Martha's Vindication
Summary
A Puritan town, winter-locked and candle-pale, becomes the stage for a crucible of whispered parturition: Dorothea, veiled in mourning crepe, bleeds not only grief for her drowned beloved but also the afterbirth of a clandestine daughter. To cauterize wagging tongues she swaddles the infant, still slick with secrecy, and passes the bundle to Martha—her friend whose spine is straight as a chapel rafter—who spirits the child to a rheum-eyed wet-nurse in the pine-thick hinterlands. Months calcify into years; Dorothea, now armored in the starched respectability of Deacon Hunt’s matrimonial ring, glides through Sabbath meetings like a swan whose feet churn damnation beneath the surface.
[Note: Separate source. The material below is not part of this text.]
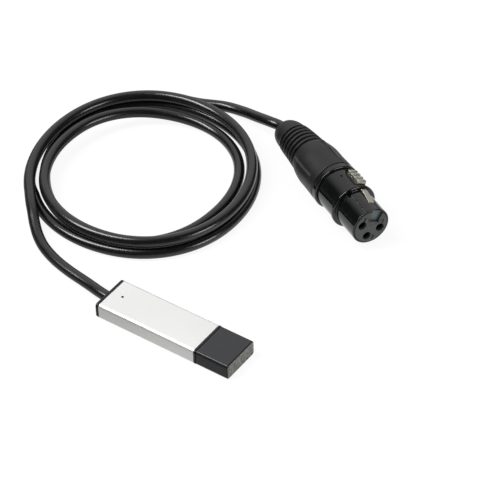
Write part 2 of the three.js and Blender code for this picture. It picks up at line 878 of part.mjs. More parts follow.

Martha, betrothed to the kindly cooper John, carries the halo of assumed maternity until the viperous Sell Hawkins—memory sharpened by malice—recalls the moon-washed night he saw her hand off the babe. Before the congregation’s gimlet gaze he unfurls the accusation: fornication, bastardy, sin unshriven. Martha’s lips seal in a blood-oath of loyalty; Dorothea’s silence curdles into poisoned honey. The ecclesiastical noose tightens—until the child, bandaged from a tumble, is carried into the meetinghouse. One flicker of Dorothea’s unguarded anguish, one maternal gasp, splits the seam of her deceit; the assembly inhales the sour reek of exposed duplicity, and the candle of Martha’s scapegoat-martyrdom gutters into triumphant, searing light.
Synopsis
Following the death of her fiance and the birth of her baby, Dorothea, to avoid even the hint of a scandal, gives the child to her best friend Martha, who has arranged to have the infant raised by her old nurse. Soon, having kept her child a secret, Dorothea marries Deacon Hunt, while Martha becomes engaged to John. When unconscionable Sell Hawkins remembers having seen Martha bring the baby to the nurse, accuses her, before the church congregation, of being an unwed mother. Dorothea remains silent, and Martha, hoping to protect her friend, refuses to tell the truth about the child. Just as Martha's guilt seems assured, however, the child is brought to the church with an injury, and when a concerned Dorothea rushes to the infant, her actions and expression betray her own secret.